As the dust settled on India’s electoral battlefield on May 23, and it has become clear that the incumbent Bharatiya Janata Party scored an even greater victory than 5 years ago, it was obvious that Prime Minister Narendra Modi would continue on for a second term. The indefatigable Modi lost no time in appointing a new cabinet.
Of the 58 members of the government sworn in on May 30, there were not many surprises. There were also a few choices that may turn out to controversial due to the radicalism of the appointed politicians. But on the other hand there is at least one selection that may be read as completely apolitical and is being praised across the board: Subrahmanyam Jaishankar has become India’s new minister of external affairs. This choice is wise and significant for a few reasons.
Firstly, Jaishankar is the first-ever bureaucrat to be given this key post in the Indian government. Jaishankar is a career diplomat, not a politician. He served under various governments, including those of parties rival to the currently ruling BJP. During the 2015-2018 years, he was India’s foreign secretary, the highest-placed bureaucrat in the Ministry of External Affairs. As rightly pointed out by Kanchan Gupta for the Observer Research Foundation, Jaishankar is actually the second foreign secretary in Indian history to become the minister of external affairs, the first one being Natwar Singh (in cabinet 2004 to 2005). Natwar Singh’s case is different, however, Gupta observes, as he had been the secretary much earlier and subsequently went through a political career to reach the minister’s post.
Both in India as everywhere else cabinet positions are nearly always occupied by politicians, especially when it comes to key postings, such as finance, defense, home, or foreign affairs. During the last five years, New Delhi’s foreign ministry was headed by Sushma Swaraj, a politician of the ruling party. It seems that outside the circle of decision-makers, nobody expected Jaishankar to be given this post, up until we saw him in the front rows during the swearing-in ceremony. Not only has Modi chosen policy over politics in this case here – no member of his party would be as well-prepared for this particular job as Jaishankar – but made a meritocratic choice exceptional by even global standards.

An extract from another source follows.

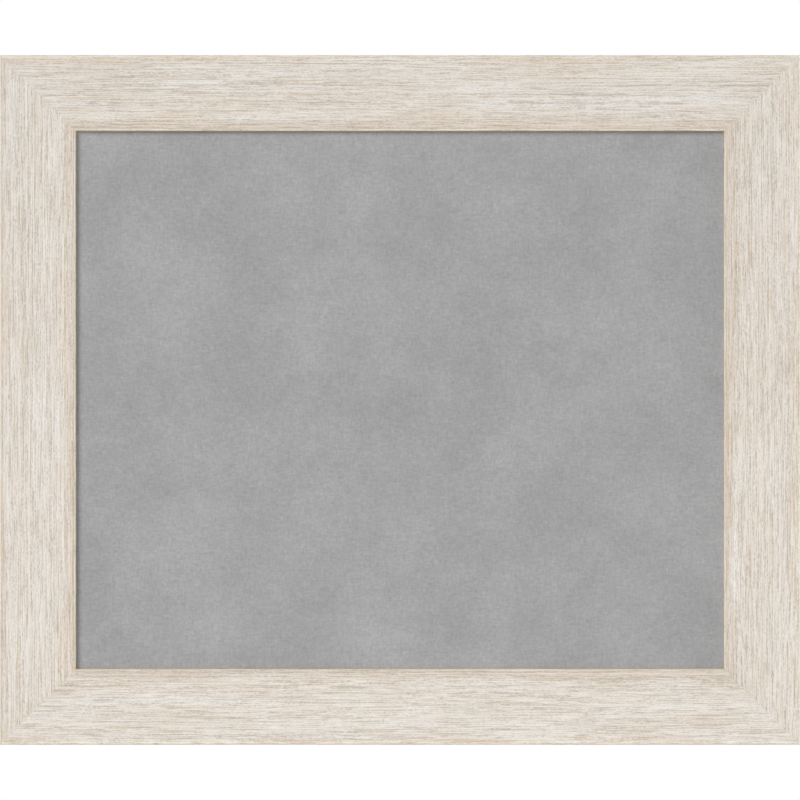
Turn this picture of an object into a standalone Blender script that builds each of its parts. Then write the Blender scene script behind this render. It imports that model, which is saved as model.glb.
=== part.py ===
"""Framed magnetic board: a steel sheet in a mitred wooden moulding, hung on a wall.

The front faces -Y and the wall is on the +Y side. The back plane of the moulding is y = 0.
The origin lies midway between the two sawtooth hangers, on the line of their notch roots,
which is the line on which the wall nails carry the board.
"""

import math

import bmesh
import bpy
from mathutils import Matrix, Vector

# Gap that touching pieces keep
TOUCH_GAP = 0.0003

# Steel sheet and the board behind it
BOARD_WIDTH = 0.6096
BOARD_HEIGHT = 0.508
EDGE_PLAY = 0.0016
SHEET_THICKNESS = 0.0006
BACKING_THICKNESS = 0.0032

# Wooden moulding, seen in section
RAIL_WIDTH = 0.06985
RAIL_DEPTH = 0.022
RABBET_WIDTH = 0.00635
LIP_THICKNESS = 0.0045
BEVEL_WIDTH = 0.0105
BEVEL_DROP = 0.0015
FRONT_EDGE_RADIUS = 0.003
SIGHT_EDGE_RADIUS = 0.0015
BACK_EDGE_RADIUS = 0.001
ARC_STEPS = 10

# V-shaped nails across the mitres, driven from behind
V_NAIL_LEG = 0.0058
V_NAIL_HOOK = 0.0012
V_NAIL_THICKNESS = 0.0005
V_NAIL_HEIGHT = 0.010
V_NAIL_SINK = 0.0005
V_NAIL_EDGE = 0.019
V_NAIL_PITCH = 0.024

# Flat steel points that hold the boards in the rabbet
POINT_WIDTH = 0.0095
POINT_LENGTH = 0.016
POINT_TIP = 0.004
POINT_BITE = 0.008
POINT_THICKNESS = 0.0006
POINTS_ON_LONG_RAIL = 4
POINTS_ON_SHORT_RAIL = 3
POINT_END_DISTANCE = 0.076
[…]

Secondly, Jaishankar has a reputation as a tough negotiator – or at least is surely a very experienced one. He played an important role in the negotiations that led to the signing of the U.S.–India Civil Nuclear Agreement in 2005, an event that, with hindsight, was a turning point in the relations between the two countries. Such experience is bound to come in handy as New Delhi is facing a range of challenging, outstanding issues with its relations with Washington (not to speak of other fronts): the India-U.S. trade disputes, the issue of New Delhi’s purchase of the Russian S-400 system, and India’s (currently halted) purchases of oil from Iran, among others.
Thirdly, the choice confirms Modi’s grip over the government and his own party. It is but natural that after the electoral victory all first-tier politicians of the party flock behind the supreme leader in hope of getting powerful posts. As some of these have vast electorates and party coteries behind them, compromises and tough choices must be made, and the cake must be cut into satisfying pieces. The weaker the central leadership of the party is, the more this is apparent.
But in Modi’s case it is clear that although he and his closest aide – the party president, Amit Shah – are incomparably powerful and, while he must make such compromises as well, his hands are much more free in personal selections. Five years ago Modi chose Arun Jaitley to be the finance minister, despite the fact that Jaitley lost the election in his constituency. Jaitley has been Modi’s trusted ally for many years (there was a time where Modi had remained aloof from the central party leadership and Jaitley was his only contact line). Thus the prime minister pushed through a nomination based on his personal choice, not on the inner power structure of the party. This time, in 2019, Modi has appointed an outsider, Jaishankar, to a post that many party leaders would be certainly happy to obtain. In shorter and simpler words: if Modi believes Jaishankar to be the right person, the party needs to yield, and the new foreign minister’s power to act will not be curtailed in any way as long as he has Modi behind him.
And yet in an area so complex and vast the importance of one person should not be overemphasized. The fact of choosing a professional and knowledgeable bureaucrat by itself cannot raise India’s foreign policy to another level, neither can this be an expectation hurled at Jaishankar. His actions will be obviously limited by the general policies of Modi’s government and by India’s limited resources and options on the international stage. Neither it is certain that he must be a minister for a full tenure (Modi has made quite wide cabinet reshuffles in the past).
Fourthly and most importantly, the choice suggests that New Delhi rightly perceives the growing U.S.-China rivalry as one of the most important aspects of contemporary global power dynamics. India will be forced to continuously position itself with regards to this process. Jaishankar has been India’s ambassador to both Beijing and Washington and hence has the right experience to shape New Delhi’s approach towards not only both of them, but towards the consequences of their current relations. The new minister’s general opinion on this is also well-known. At the beginning of this year, during the Raisina Dialogue in New Delhi, upon hearing the comment of a former U.S. General David Petraeus that India “has to decide, has to take a side in the new world order shaped by rising China [and] resurgent Russia,” S. Jaishankar famously replied that India indeed must take a side – its own one.